Concluiu, na análise, que a Comissão Europeia não estava em posição de determinar que o desconto e a gratificação oferecidos pela Intel foram capazes de gerar efeitos anticompetitivos.

Este precedente recente é importante tanto para aqueles que exercem jurisdição quanto para os jurisdicionados. Especificamente em relação ao panorama concorrencial brasileiro, reaviva questões basilares como distribuição do ônus da prova e o nível de lastro necessário para eventual condenação.

Isso porque, é possível que aconteça, como a experiência recente demonstra, erros de cálculo, equívocos e análises parciais, as quais, finalizada a discussão em âmbito administrativo, poderão ser anuladas em sede judicial.

Quer em condutas unilaterais, quer em supostas práticas concertadas, é imprescindível considerar o limite do razoável na análise.

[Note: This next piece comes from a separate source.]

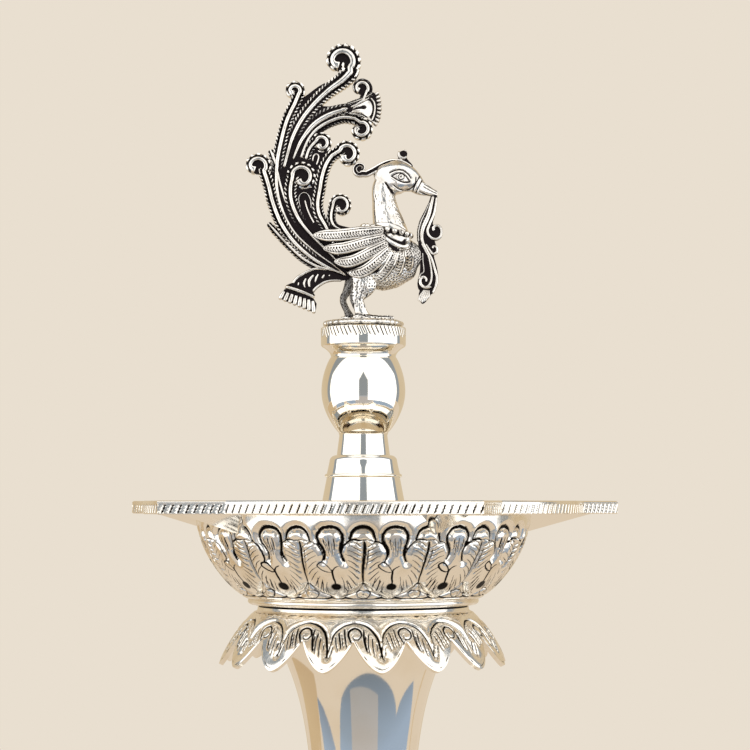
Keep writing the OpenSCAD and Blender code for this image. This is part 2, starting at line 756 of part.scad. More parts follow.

Ou seja, ainda que o conselheiro seja livre para dar a determinado elemento produzido ao longo do processo o peso que entenda cabível, há um juízo de aceitabilidade dos resultados a que se pode chegar por intermédios delas, na medida em que livre apreciação não é liberdade para arbitrariedade [4].

Nesse contexto, é preciso estar atento a que elementos podem garantir a idoneidade de uma condenação. Assim, além de analisar tais elementos é preciso dar a eles o valor devido. O caso Intel, portanto, deixa um valoroso lembrete: aplica-se às discussões concorrenciais a presunção de inocência e o standard probatório para condenação deve ser elevado.

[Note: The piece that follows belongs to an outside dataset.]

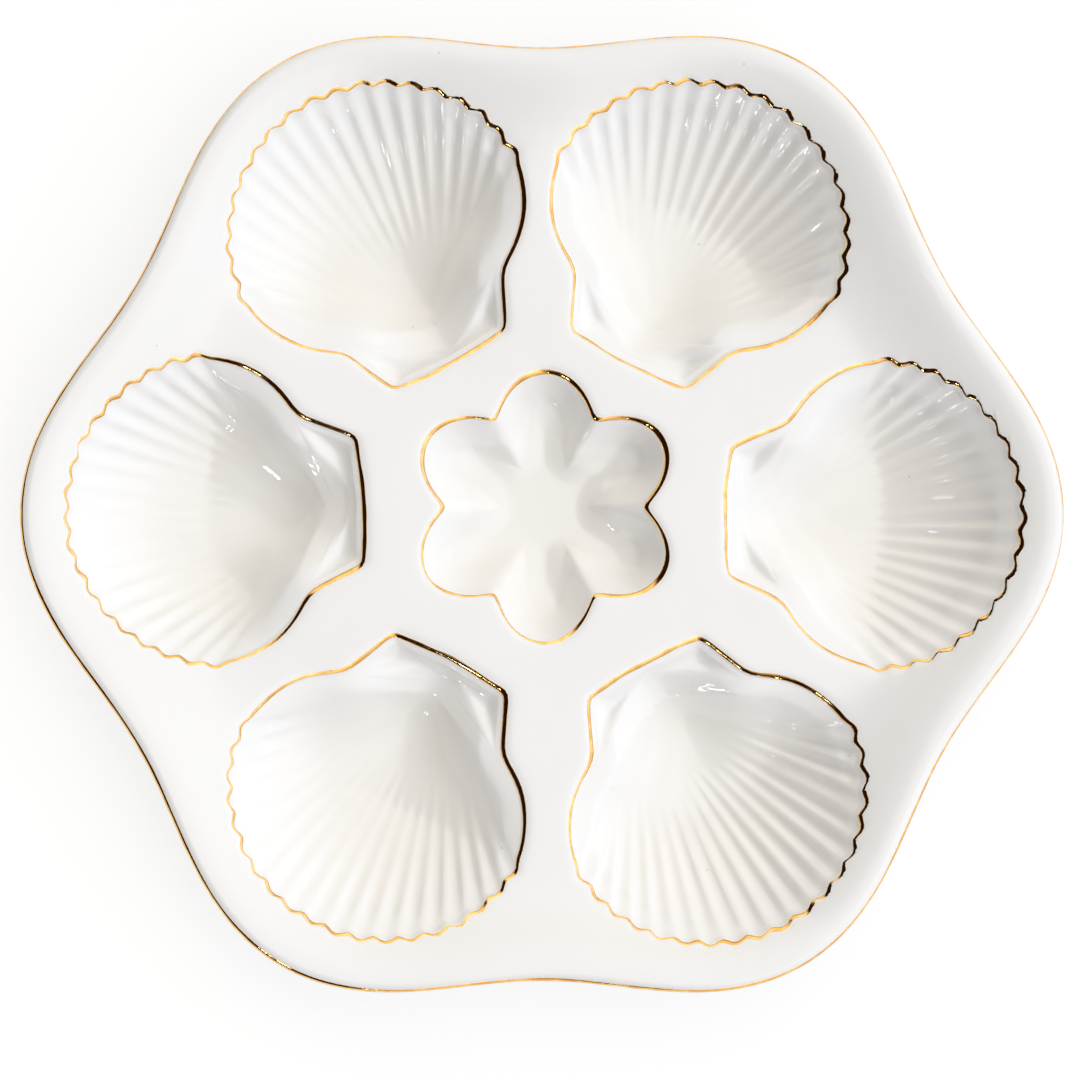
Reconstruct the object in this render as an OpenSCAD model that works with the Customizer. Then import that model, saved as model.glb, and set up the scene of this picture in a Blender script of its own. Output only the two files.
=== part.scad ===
// Oyster plate: a porcelain body with six scallop-shell wells round a six-lobed centre well,
// and a gilded line round the rim and round every well. Sizes are in millimetres.
//
// The body is one closed skin. Its plan is laced from loops of points: every shell well is a fan of
// rays from a point in its hollow, so a ray that meets the edge in the middle of a scallop also runs
// along the middle of a flute. Its heights come from a few formulas, one for each form: the deck and
// its rising rim, the bowl and the ears of a shell, the folds of the centre well, and the underside.

/* [Plate] */
// Width of the plate across two opposite lobes of its rim
plate_d = 260; // [254:1:290]
// Difference in radius between a lobe of the rim and the hollow beside it
rim_wave = 13.7; // [6:0.1:15]
// Height of the rim's crest above the flat deck
rim_rise = 5.5; // [2:0.1:9]
// Width of the band in which the deck rises to the rim's crest
rise_w = 36; // [28:0.5:42]
// Distance from the rim's crest to its outer edge
crest_in = 2.5; // [2:0.1:3.2]
// Drop from the rim's crest to its outer edge
edge_drop = 1.6; // [1:0.1:2]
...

Por exemplo, e-mails sem autenticidade confirmada, registros de participação em reunião (dissociado de elementos mais robustos), documentos privados sem assinatura e/ou rascunhos, não podem — ou não deveriam — servir como subsídios de condenação. A lição que toda agência da concorrência deve levar para o futuro, então, é avaliar rigorosamente os elementos (independente se se trata de um ilícito por objeto ou efeitos) e não se basear em uma análise formalista baseada em presunções e indícios [5].

Esta análise é ainda mais evidente quando há risco de sanções financeiras relevantes ou restrições ao exercício de atividades lícitas (justamente o que acontece com as sanções aplicadas pelo Cade). Se as provas, então, não forem robustas e substanciais o suficiente, de modo que não haja uma alta probabilidade de cometimento do ilícito, é mais aconselhável deixar de sancioná-lo do que o contrário [6].

De tudo quanto exposto, assim como o filme ensina, há um aspecto fundamental em todo julgamento que não pode ser negligenciado: o processo decisório. Nesse sentido, a beleza da multiplicidade de entendimentos de uma decisão colegiada não pode descurar em assegurar a supremacia da racionalidade da decisão judicial [7], mormente quando esta decisão terá impactos exponenciais na rotina empresarial e/ou pessoal de qualquer investigado que esteja sob escrutínio de uma autoridade concorrencial.


[1] Case T-286/09 RENV, Intel v Commission. Inteiro teor da decisão que julgou o recurso disponível em: https://eur-lex.europa.eu/legal-content/EN/TXT/?uri=CELEX%3A62009TJ0286%2801%29&qid=1646786282754

[3] "As-efficient-competitor" (AEC) test. Em suma, o teste analisa a que preço um competidor tão eficiente quanto a Intel teria que oferecer o seu processador para compensar o agente a jusante pela perda do desconto oferecido pela Intel.

[4] ABELLÁN, M. Gáscon. Los hechos en el derecho: bases argumentales de la prueba. Tercera edición. Marcial Pons: Madrid. 2010, p. 140 – 144.

[5] CITRO, Peter. KILLICK, James. KOMNINOS, Assimakis. EU General Court demands a vigorous effects-based analysis for rebates cases and annuls the European Commission’s Intel decision and the €1.06 billion fine. Disponível em: http://competitionlawblog.kluwercompetitionlaw.com/2022/01/27/eu-general-court-demands-a-vigorous-effects-based-analysis-for-rebates-cases-and-annuls-the-european-commissions-intel-decision-and-the-e1-06-billion-fine/#_ftn1

[6] ÁVILA, Humberto. Teoria da prova: standards de prova e os critérios de solidez da inferência probatória. Revista de Processo, ano 43, vol. 282, agosto/2018, p. 114 – 122.

[7] FUCCI, José Inácio Cercal. 12 Homens e uma Sentença. In: CASTRO NEVES, José Roberto de (Org.). Os advogados vão ao cinema: 38 ensaios sobre justiça e direito em filmes inesquecíveis. Rio de Janeiro: Nova Fronteira Participações S.A, 2019.